The Prada Foundation is a collage not only of old and new construction, but also of different materials. OMA seems to have chosen most of these for their ordinariness: plain concrete and unfinished plywood, which have become the signature of a certain kind of late Modernism, as well as metal fencing and lattices, sheets of laminated plastic, and panels of cast concrete aggregate. If these neutral and banal surfaces produce any reference, it is to Milan’s post-1960s modernist vernacular. Areas such as the coatroom even recall the city’s subway system, all green gloss and fluorescent light. Koolhaas and Miuccia Prada—chief designer for Prada and the granddaughter of founder Mario Prada, she’s the one who collected the art that is housed here—have a distinct fondness for the forms and colors of the era in which they were teenagers and young adults. What the Foundation then does is turn what is a mainstay of Prada’s fashion into its architectural equivalent.
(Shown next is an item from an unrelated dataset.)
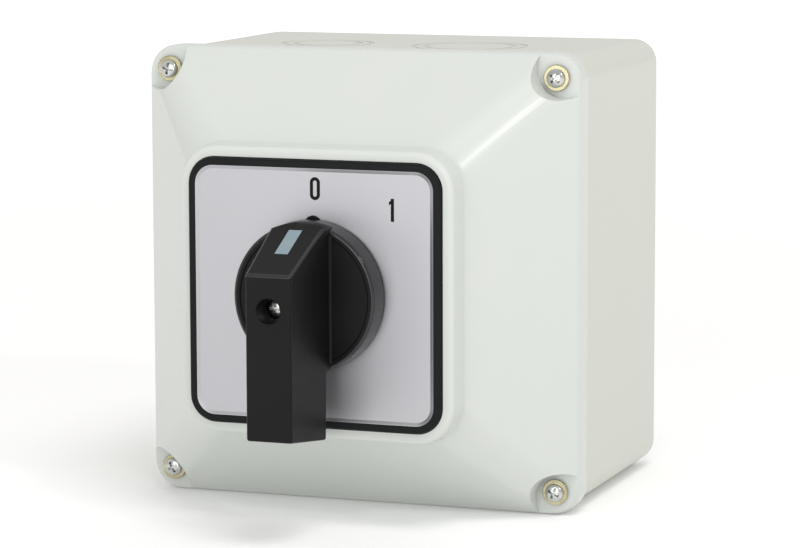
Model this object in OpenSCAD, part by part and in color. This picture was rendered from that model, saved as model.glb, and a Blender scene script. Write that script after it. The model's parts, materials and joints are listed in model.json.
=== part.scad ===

There are moments of expression and rhetoric in this complex. One of the new boxes cantilevers over a courtyard, exposing a belly of steel girders and spouting an escape stair. Another building is clad all over in reflective glass, playing the by now classic modern game of asserting its presence while pretending to just mirror its surroundings. Inside, translucent walls made of polycarbonate slide by concrete structures, attached with diagonal bracing, while stairs descend under skylights to tombs where art treasures lie buried—one of these is the cave that photographer Thomas Demand created for Grotto, which is a reproduction, in cardboard, of a grotto on the Spanish island of Mallorca and the set he used to produce a series of photographs of that name.
What all these gestures—both small and large—or faints from the ordinary have in common is that they give you the sense that you have wound up on a stage set. Objects, whether art or architecture, and you are posed against these shifting planes that seem at times to construct a fragment of a modernist utopia from the past, when we thought all buildings would be made of human-made materials and would soar over our heads. But the illusion is never complete. At times, Koolhaas makes you feel as if you are behind the scenes, looking at how the effect is created. The staircase in the new tower is a double scissor, only one side of which you use (the other is the fire escape), while windows show you the other, inaccessible, run. The walls here are covered in particleboard, while at the landings you look through a metal screen at an unfinished wall, complete with all the painting marks on the drywall, lit like a work of art.
The new tower is all rhetoric, from the convoluted circulation to the splayed forms of the galleries and the alternating long and focused views over the neighborhood of train tracks, factories, and apartment buildings. The Haunted House, on the other hand, an existing building Koolhaas had painted gold, is a bit of alchemy that produces a stack of small galleries whose views are blocked by frosting or concrete panels, reinforcing the notion that you have gone through the looking glass and are now in another world.
The space that best sums up all these faints and illusions, however, is one Koolhaas and his team did not design: the café, a stage set created by film director Wes Anderson. Recalling a traditional Milanese establishment, it makes the act of recall evident by painting on the metal ceiling and using traditional furniture and fixtures. But Anderson then adds a knowing reference by using colors for the counters in the same color Prada uses in its store interiors. Both a display place for Prada and an evocation of another time and space, the whole Prada Foundation makes you feel like an actor in a nostalgic movie and in the company’s aesthetic universe as soon as you cock your head to consider a painting or sit down to order an espresso.
Yes, the Foundation evokes a past, but it is a fairly recent past. The whole Prada Foundation is a giant memory palace, although every time you think you know the reference, it is just a touch off, too abstract, or one scene fades into another one as you turn the corner. It leaves you always looking for a world gone by—one that might possibly have never existed in the first place. That what you are remembering is so modern—made of artificial materials, abstract forms, and gestures taken from the catalog of Constructivism and its heirs—makes this recall all the more disorienting.
To leave the looking-glass world of the Prada Foundation is to look at the world with new eyes. You start noticing the fencing, the factories, the faded stucco and the leftover buildings, many of which seem to be of the same vintage as the one the Foundation is trying to recall all around you. You see billboards as fragments of other worlds and people as extras in the movie or catwalk show you are living. Part of that is the after-effect of the generally odd and disturbing art Miuccia Prada has collected, but most of it is the result of OMA’s genius at making us look again at space, form, and ourselves.